A Wanderer with a Vision
When we met Chris, the owner of Cowhead Ranch he had just stepped out of his dusty white Lincoln and was being greeted by 3 yapping dogs. He didn't look too "cowboy" with his ball cap, down vest and dark shades, but when he opened his mouth, he spoke like a cowboy.
Chris greeted us with a strong handshake, but spoke gently like a man who was used to spending a lot of time alone.
Middle of Nowhere!
We heard about Chris and his ranch earlier that morning when we struck up a conversation with a waitress in Study Butte, Texas. When she heard the direction we were headed she mentioned the ranch and said we should stop in. She was new to the area and had been staying at the Ranch temporarily. She said Chris would love to have us stop in.
A Tiny Western Town
Chris was more than happy to show us the world he created with his own hands 10 years ago. He came to the area with no money at all and hinted at a rough life he hoped to leave behind. He managed to acquire this small bit of land and began building this dusty little "resort" with all the donated and discarded junk he could find.

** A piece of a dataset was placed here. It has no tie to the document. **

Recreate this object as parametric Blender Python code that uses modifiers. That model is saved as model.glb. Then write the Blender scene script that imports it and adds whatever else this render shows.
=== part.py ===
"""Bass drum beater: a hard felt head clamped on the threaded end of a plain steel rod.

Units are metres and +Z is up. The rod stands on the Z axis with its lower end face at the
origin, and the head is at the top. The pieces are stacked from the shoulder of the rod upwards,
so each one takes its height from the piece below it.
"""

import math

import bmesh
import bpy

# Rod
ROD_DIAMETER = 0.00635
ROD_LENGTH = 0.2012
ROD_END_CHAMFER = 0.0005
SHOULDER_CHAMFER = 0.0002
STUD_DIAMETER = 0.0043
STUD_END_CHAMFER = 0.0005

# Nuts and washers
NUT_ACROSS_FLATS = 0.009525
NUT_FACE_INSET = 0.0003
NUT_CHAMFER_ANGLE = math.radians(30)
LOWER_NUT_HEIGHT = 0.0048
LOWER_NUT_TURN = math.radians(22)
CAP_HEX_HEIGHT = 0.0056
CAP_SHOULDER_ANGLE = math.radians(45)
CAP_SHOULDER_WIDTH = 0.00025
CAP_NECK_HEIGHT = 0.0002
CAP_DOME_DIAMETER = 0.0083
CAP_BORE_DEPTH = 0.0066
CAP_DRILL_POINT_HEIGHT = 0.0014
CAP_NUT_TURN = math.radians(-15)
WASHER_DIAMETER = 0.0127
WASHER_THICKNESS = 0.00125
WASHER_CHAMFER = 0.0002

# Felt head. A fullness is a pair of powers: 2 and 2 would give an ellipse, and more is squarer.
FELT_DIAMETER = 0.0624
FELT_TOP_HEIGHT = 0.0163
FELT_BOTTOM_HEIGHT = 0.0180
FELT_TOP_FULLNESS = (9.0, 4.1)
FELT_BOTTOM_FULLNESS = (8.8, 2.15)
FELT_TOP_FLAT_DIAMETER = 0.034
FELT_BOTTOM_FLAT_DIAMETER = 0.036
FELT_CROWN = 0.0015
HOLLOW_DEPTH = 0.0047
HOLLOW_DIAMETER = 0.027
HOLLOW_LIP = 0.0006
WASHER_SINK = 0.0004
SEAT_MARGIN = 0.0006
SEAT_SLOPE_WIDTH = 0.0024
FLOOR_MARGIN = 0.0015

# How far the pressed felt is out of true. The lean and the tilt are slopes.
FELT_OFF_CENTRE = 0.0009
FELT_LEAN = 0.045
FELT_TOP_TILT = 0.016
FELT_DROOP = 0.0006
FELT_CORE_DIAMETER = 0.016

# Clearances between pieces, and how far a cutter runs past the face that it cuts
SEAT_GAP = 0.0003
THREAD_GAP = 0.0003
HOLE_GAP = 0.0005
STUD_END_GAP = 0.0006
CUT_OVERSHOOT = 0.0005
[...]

I've seen plenty of created western towns in theme parks, but none had a church that was actually used. Chris took great pride showing us the church interior with donated pews and an alter.
There was a large painting of Big Bend National Park and a stained glass window created for him by a neighbor. But, I was most intrigued by the keyboard propped in the corner and the tambourine on the chair. He said they often gather here on Sundays or Wednesday evenings. I loved picturing the folks who might sit up in front and tap out a sweet rhythm to a hymn!
Chris was equally proud of the saloon with the satellite dish and propped up porch roof...heavy with sundried antlers and bones. The dirt and distant mountains made the whole thing seem like a movie set, but it was real. This isolated ranch, 25 miles from the Big Bend entrance is not a place we would have found on our own!
Pool and Booze
The felt on the tiny pool table was coated with a bit of dirt and the floor had a soft layer of sawdust. There were bottles of liquor and a table for cards and "Wi-fi!" Chris announced proudly. Chris said this was where people did a lot of hanging out, when they weren't around the campfire singing, or in the "Nine Point Social Club" where meals were served.
Bring Your Own Bedroll
The dogs happily trotted along as Chris showed a few choice cabins for $15.00 a night. He grinned pretty big to tell us they even had air-conditioning!
He reminded us to bring our own bedrolls and pillows next time we come.
This room had 2 sets of bunks. Nice for a family of 4! A vase with a couple flowers and a book...that I don't believe was the Bible.
We toured the bathhouse with an actual cowboy tub and a restroom with a real toilet. As we wandered, the wind began to gust and the temperature dropped in a matter of minutes. It was hard to imagine this place in summer when temps are in the 100s!
Thanks Cowboy Chris!
I could picture myself actually coming and spending a day or 2 just to find out more about you. I can't imagine living in such an isolated, dusty world! It seemed lonely to me, but you reminded us you had more friends than anyone in the world. You showed us the names of all your visitors autographed onto the beams holding up the ceiling in the Social Club. You showed us quirky gifts given to you by guests who have kept in contact with you. You obviously enjoy being surrounded by the memories of the people you've met over just these past 10 years. I don't know what your life was like before, but I'm so glad you discovered a life that suits you so well now!
To celebrate my birthday in April 2012, I decided to reflect on the past with a different kind of list. I've met a lot of people in my 55 years, but I'm going to stop and remind myself about the strangers I've met. These are people I met by accident, not through friends or work. For some reason, these strangers dropped into my life. Even though we may have only spent a few minutes together, these people have never been forgotten.
Each week, I'll spotlight someone I met in the past, who in some small way, made me stop and think.